Wednesday, August 14, 2013


It had been a great week at Viani Bay, but we needed to stock up on a few supplies, so we sailed back across the Somosomo Strait to the island of Taveuni. I rowed Vicki ashore, where she could catch a taxi to the supermarket, while I kept watch aboard the boat in case of a change in the weather or a problem with the anchor. After she returned, we headed for the south end of the island and a completely different experience. Based on recommendations from our friends on The Rose and Legacy, we decided to pick up the mooring in front of the small Paradise Resort. The owners, Allan and Terri, gave us a warm welcome and encouraged us to enjoy the resort's amenities, including pool, restaurant, dive operation, and lovely grounds. The next morning, Vicki had a nice massage at the waterfront bure, while I returned for a second visit to Nabogiono Farms, only 3km down the road. Bobby agreed to show me the parts of his farm that we had missed the first time around, including his eco-friendly farming operation and a patch of primary rainforest toward the upper end of his property.

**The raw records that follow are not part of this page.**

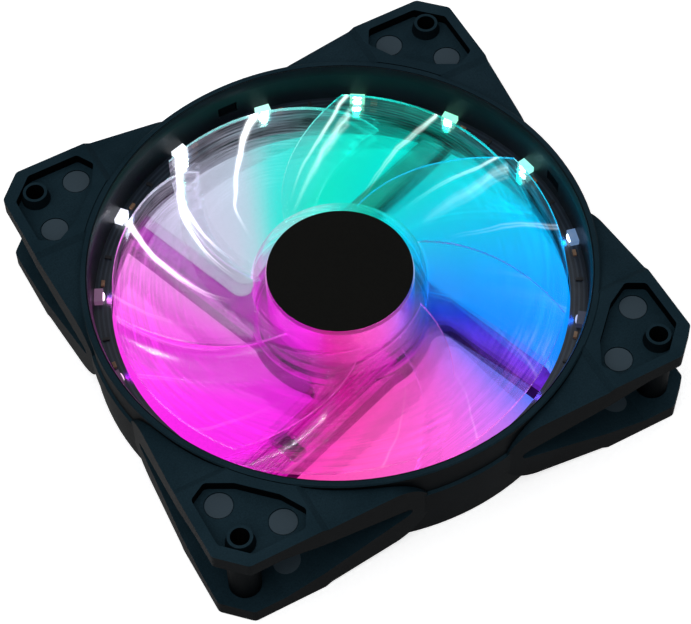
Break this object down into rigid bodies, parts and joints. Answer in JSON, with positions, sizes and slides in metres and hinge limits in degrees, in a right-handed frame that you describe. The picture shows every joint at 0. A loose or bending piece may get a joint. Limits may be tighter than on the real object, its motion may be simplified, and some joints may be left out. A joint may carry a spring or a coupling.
{
  "type": "case fan",
  "caption": "Square axial cooling fan with clear swept blades, open corner flanges, tangential struts and a ring of lights facing the intake.",
  "frame": {"origin": "centre of the rear face, where the fan's axis meets it", "axes": "+Z along the fan's axis towards the intake, X and Y parallel to the sides"},
  "size_m": [0.12, 0.12, 0.025],
  "materials": {
    "frame": "fine sparked texture, matte black",
    "board": "dark solder mask, satin",
    "light": "white body with a clear window",
    "ceramic": "fired ceramic with tinned ends",
    "chip": "moulded epoxy",
    "brass": "turned",
    "bronze": "sintered, oil filled",
    "nylon": "natural",
    "label": "plain paper-backed film",
    "lamination": "stacked sheet edges",
    "winding": "enamelled copper wire",
    "solder": "bright solder",
    "lead": "black insulation",
    "rubber": "matte",
    "clear": "clear polycarbonate, lightly frosted",
    "disc": "plain black film",
    "steel": "pressed and turned steel",
    "magnet": "bonded ferrite"
  },
  "bodies": {
    "root": {"bearing_tube": "brass", "board_capacitors": "ceramic", "coil_1": "winding", "coil_2": "winding", "coil_3": "winding", "coil_4": "winding", "driver_chip": "chip", "end_cap": "frame", "frame": "frame", "hall_sensor": "chip", "inlet_ring": "frame", "lead_clip": "frame", "lead_grommet": "rubber", "leads": "lead", "led_01": "light", "led_02": "light", "led_03": "light", "led_04": "light", "led_05": "light", "led_06": "light", "led_07": "light", "led_08": "light", "led_09": "light", "led_10": "light", "led_11": "light", "led_12": "light", "led_13": "light", "led_14": "light", "led_15": "light", "light_board": "board", "light_capacitors": "ceramic", "light_resistors": "chip", "lower_insulator": "nylon", "motor_board": "board", "oil_seal": "nylon", "rear_label": "label", "sleeve_bearing": "bronze", "solder_joints": "solder", "stator_core": "lamination", "terminal_pins": "solder", "thrust_pad": "nylon", "upper_insulator": "nylon"},
    "rotor": {"impeller": "clear", "hub_disc": "disc", "rotor_yoke": "steel", "ring_magnet": "magnet", "shaft_bush": "brass", "shaft": "steel", "retaining_clip": "nylon"}
  },
  "joints": [
    {"name": "rotor_spin", "type": "hinge", "parent": "root", "child": "rotor", "pos_m": [0, 0, 0.0125], "axis": [0, 0, 1], "continuous": true}
  ]
}
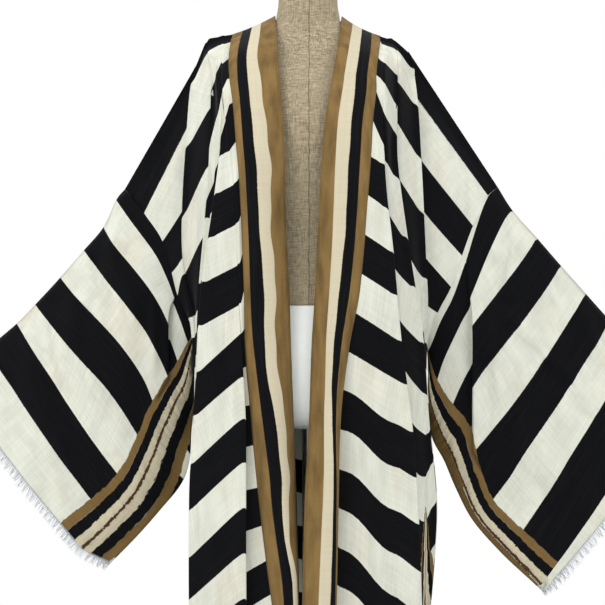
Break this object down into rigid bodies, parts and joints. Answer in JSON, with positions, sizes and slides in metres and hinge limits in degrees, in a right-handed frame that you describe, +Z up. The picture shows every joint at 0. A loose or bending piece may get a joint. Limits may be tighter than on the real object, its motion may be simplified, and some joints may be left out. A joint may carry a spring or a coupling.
{
  "type": "beach kimono on a dress form",
  "caption": "Open-front, drop-shoulder beach kimono in striped voile with wide fringed sleeves, worn by a limbless linen-covered dress form on a pole stand.",
  "frame": {"origin": "centre of the stand base's underside, on the floor", "axes": "+Z up, the wearer faces -Y, +X toward the wearer's left arm"},
  "size_m": [1.4476, 0.38, 1.6263],
  "materials": {
    "striped_voile": "matt",
    "band_voile": "matt",
    "fringe_yarn": "matt",
    "form_linen": "matt",
    "form_shell": "satin",
    "cap_wood": "varnished",
    "stand_steel": "brushed"
  },
  "bodies": {
    "root": {"front_left": "striped_voile", "front_right": "striped_voile", "back": "striped_voile", "sleeve_left": "striped_voile", "sleeve_right": "striped_voile", "collar_band": "band_voile", "fringe_left": "fringe_yarn", "fringe_right": "fringe_yarn", "form_torso": "form_linen", "form_hip": "form_shell", "form_neck_cap": "cap_wood", "stand_pole": "stand_steel", "stand_base": "stand_steel"}
  },
  "joints": []
}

While we didn't see as many birds as on the first outing, it was very interesting to learn about the wide variety of plants that Bobby tends, both natural and horticultural species. For example, I got to taste cocoa beans (you just suck the outside of the bean, the bean itself is bitter until processed), and heart of palm. This was the first time I had seen kava being grown. It takes from 3 to 5 years before it is ready to harvest. Here's a fiddlehead on a tree fern. At the end of the tour, Bobby invited me to lunch with his wife Jiu. It turns out she is originally from Vanua Balavu, one of the more remote islands that we had visited a few weeks ago. On our way back to the resort, Bobby showed me this enormous raintree that local villagers had attempted to cut down. He stood up to them in protest, as it was the last large tree along this section of the highway, and they had grudgingly backed down. This was a poignant reminder of the challenges Fiji faces in conserving its precious natural resources. Hopefully more people like Bobby will become involved with conservation and sustainable practices.